By Carol Tice
The recession was kind to college graduates, new data from online salary database PayScale.com shows. Some cities showed wage growth for people with degrees of up to 15 percent since 2007. Across the nation, wages for college grads rose an average of three percent in the past four years, PayScale found.
Where is the salary growth the hottest for college grads? PayScale's analysis of the 100 largest market areas in the country identified the best and worst cities for salary growth for those with a degree. Also listed is the median, annual salary growth percentage over the last three years in each area.
Best Markets for Salary Growth
1. Honolulu, Hi.

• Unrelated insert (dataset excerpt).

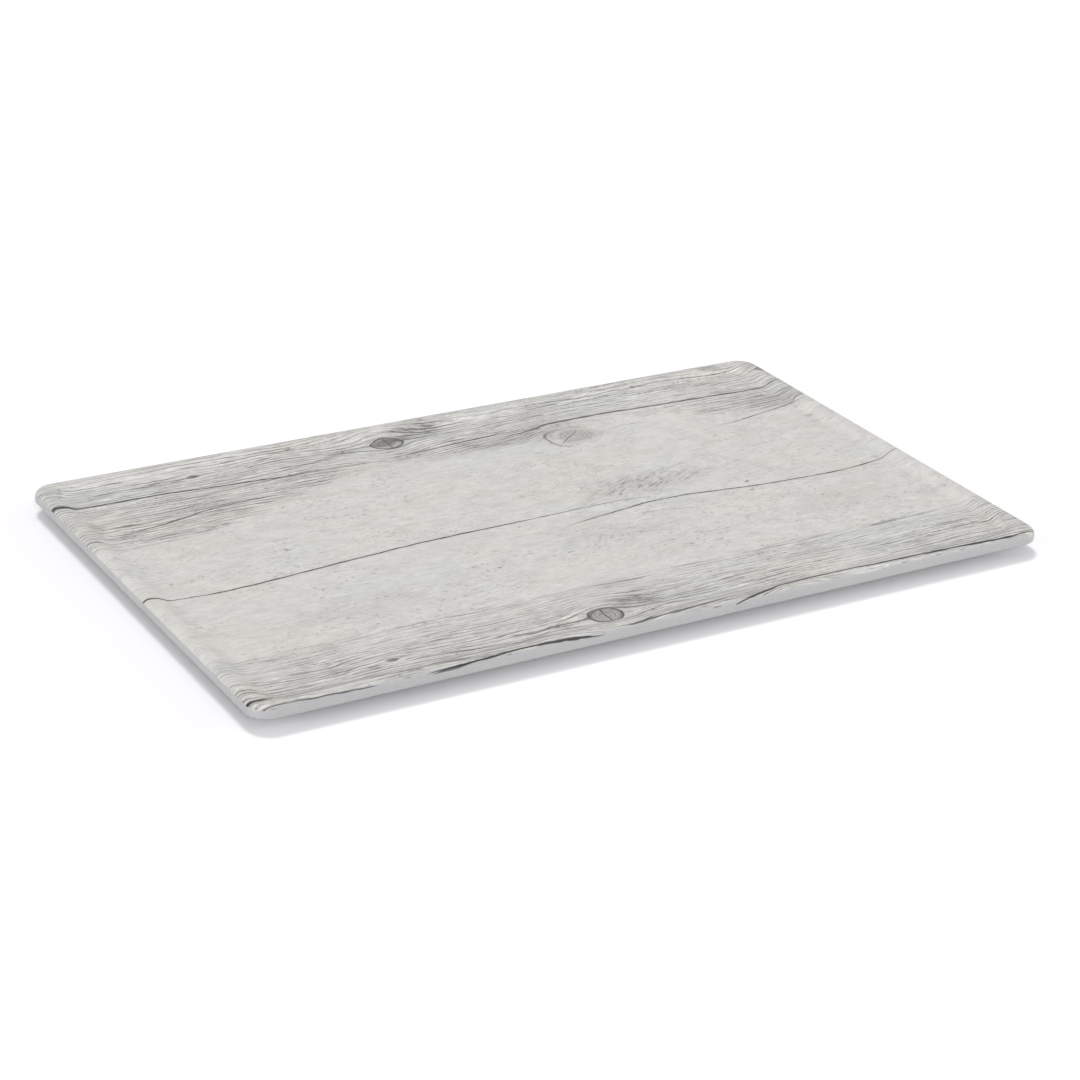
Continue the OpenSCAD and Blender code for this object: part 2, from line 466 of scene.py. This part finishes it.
# centre, half sizes of the ring, how far the grain is pushed aside, and how dark ring and heart are
knots = {
    "upper": {"at": (-31.5, 136), "size": (10.3, 8.4), "reach": 2.6,
              "ring": 0.95, "heart": 0.48, "split": 0.95},
    "wide": {"at": (87, 96), "size": (13, 9), "reach": 2.4,
             "ring": 0.22, "heart": 0.36, "split": 0.0},
    "wideCheek": {"at": (84, 95.5), "size": (20, 16), "reach": 1.0,
                  "ring": 0.6, "heart": 0.0, "split": 0.0, "leftOnly": True},
    "small": {"at": (-166, 140), "size": (2.6, 1.5), "reach": 3.4,
              "ring": 0.5, "heart": 0.75, "split": 0.0},
    "edge": {"at": (264, 139), "size": (6, 4), "reach": 1.7,
             "ring": 0.25, "heart": 0.25, "split": 0.0},
}
knotRing = (1.15, 0.25)     # half width of a ring in millimetres, where it ends and where it is full
heartWave = 24.0            # how closely the year lines follow each other in a heart
splitWide = (0.09, 0.02)    # the split across a knot, in knot sizes

# soft dark places: centre, half sizes, darkness; one below zero is a paler place
smudges = [
    ((-8, 145), (20, 11), 0.26), ((-62, 135), (13, 5), 0.22), ((86, 11), (48, 16), 0.12),
    ((-185, 96), (42, 7), 0.16), ((45, 108), (44, 13), 0.14), ((243, 92), (30, 13), 0.13),
    ((-205, 66), (26, 7), 0.10), ((-177, 66), (3, 2), 0.25), ((247, 60), (3.5, 2), 0.25),
    ((147, -14), (1.5, 1.2), 0.45), ((140, 37), (2, 1.2), 0.2), ((125, 54), (1.5, 1.2), 0.2),
    ((228, 154), (11, 3), 0.2), ((205, 23), (2, 1.2), 0.15), ((-218, 28), (2, 1.2), 0.15),
    ((150, 116), (55, 26), -0.12), ((30, -45), (60, 14), 0.05), ((-150, -70), (70, 16), 0.06),
    ((190, -60), (50, 12), 0.06),
]


def heightAlong(tree, x, path):
    # the height of a given line above this x
    heights = [p[1] for p in path]
    low, high = min(heights) - 1, max(heights) + 1
    start, end = path[0][0], path[-1][0]
    along = addNode(tree, "MapRange", [x, start, end, 0, 1])
    line = addNode(tree, "FloatCurve", {"Value": along})
    curve = line.mapping.curves[0]
    for i, (px, py) in enumerate(path):
        spot = ((px - start) / (end - start), (py - low) / (high - low))
        if i in (0, len(path) - 1):
            curve.points[0 if i == 0 else -1].location = spot
        else:
            curve.points.new(*spot)
    line.mapping.update()
    return addNode(tree, "MapRange", [line, 0, 1, low, high])


figures = [
    {"at": (86, 11), "size": (52, 19), "long": 10.0, "wide": 1.7, "turn": 30.0, "dark": 0.36},
    {"at": (-6, 145), "size": (20, 12), "long": 12.0, "wide": 1.8, "turn": -32.0, "dark": 0.4},
    {"at": (-62, 135), "size": (14, 6), "long": 9.0, "wide": 1.6, "turn": 30.0, "dark": 0.35},
    {"at": (-186, 138), "size": (22, 7), "long": 12.0, "wide": 1.8, "turn": 12.0, "dark": 0.4},
    {"at": (60, 45), "size": (16, 30), "long": 16.0, "wide": 2.0, "turn": 70.0, "dark": 0.12},
    {"at": (20, -50), "size": (30, 14), "long": 12.0, "wide": 3.0, "turn": 50.0, "dark": 0.12},
]

# what all cracks have in common: they swell between two shares of their half width, in a faint shade
crackShape = {
    "swellPace": 0.06,
    "thinnest": 0.8,
    "thickest": 1.5,
    "shadeReach": 2.6,
    "shadeDark": 0.12,
}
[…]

Hawaii's median wage back in 2007 was lower than the national average of $55,000, so employers here may be playing catch-up, notes Al Lee, director of quantitative analysis at PayScale. The city also hosts major military facilities, and is home to two universities which together employ more than 23,000, Hoovers reports. ($55,800, +15%) "Universities provide stable pay and employment," says Lee.
2. Allentown-Bethlehem-Easton, Penn.-NJ. If you've still got that old Billy Joel song in your head about rust-belt hard times in Allentown, forget it. These days, Lee says, this region is a bustling center for healthcare services, one of the few industries that has kept growing right through the downturn. ($58,700, +15%)
3. El Paso, Texas. Two words: border patrol. "National defense is huge here," says Lee, "and healthcare is strong." The area's lower-than-average wage may have been ripe for an upward swing, too. ($49,000, +14%)
4. San Francisco-Oakland-Fremont, Calif. The Bay Area was a high-paying market to start with, notes Lee McPheters, director of the Economic Outlook Center at Arizona State University. Hiring highly-skilled workers away from local competitors requires a salary bump, and recruiting from across the country demands high pay to coax hires west. The region is strong in healthcare, too, an industry where unemployment rates are low – 3.2 percent currently for hospital workers – and labor shortages tend to drive up wages. ($73,800, +14%)
5. Virginia Beach-Norfolk-Newport News, Va.-NC. As in El Paso, military bases are a major employer here, with well-paid jobs for officers, pilots, nuclear engineers, and intelligence analysts. ($51,900, +14%)
Worst Markets for Salary Growth
1. Harrisburg-Carlisle, Penn. Here, budget cuts in the state capitol of Harrisburg led to 800 layoffs last year, and more are planned. Add in dwindling manufacturing output and more layoffs, and wages start to shrink. ($49,900, -4%)
2. Portland-Vancouver-Beaverton, Ore.-Wash. Slower computer sales is the likely culprit here, depressing wages for tech professionals. Big area employers such as Intel scaled back last year and are just starting to recover. ($57,100, -1%)
3. Springfield, Mass. Here, Lee says, there's simply no strong driver to bring wage growth. Social workers were the top-paid professionals, PayScale's research shows. ($49,700, -1%)
4. Youngstown-Warren-Boardman, Ohio-Penn. This region is strong in auto-industry related businesses, such as automotive parts makers. "There's still a ripple effect out there from the auto industry," says Lee. ($44,200, -1%)
5. Detroit-Warren-Livonia, Mich. You probably know the story here – slowed automotive sales have led to layoffs of trained workers such as engineers. ($59,500, -1%)
Business writer Carol Tice is a regular contributor to Entrepreneur, The Seattle Times and other major publications. Contact her at caroltice.com
Source: All salary data is from PayScale.com. The salaries listed are median, annual salaries for full-time workers with 5-8 years of experience and include any bonuses, commissions or profit sharing. Growth rankings track three-year median pay trends from 2007-2010.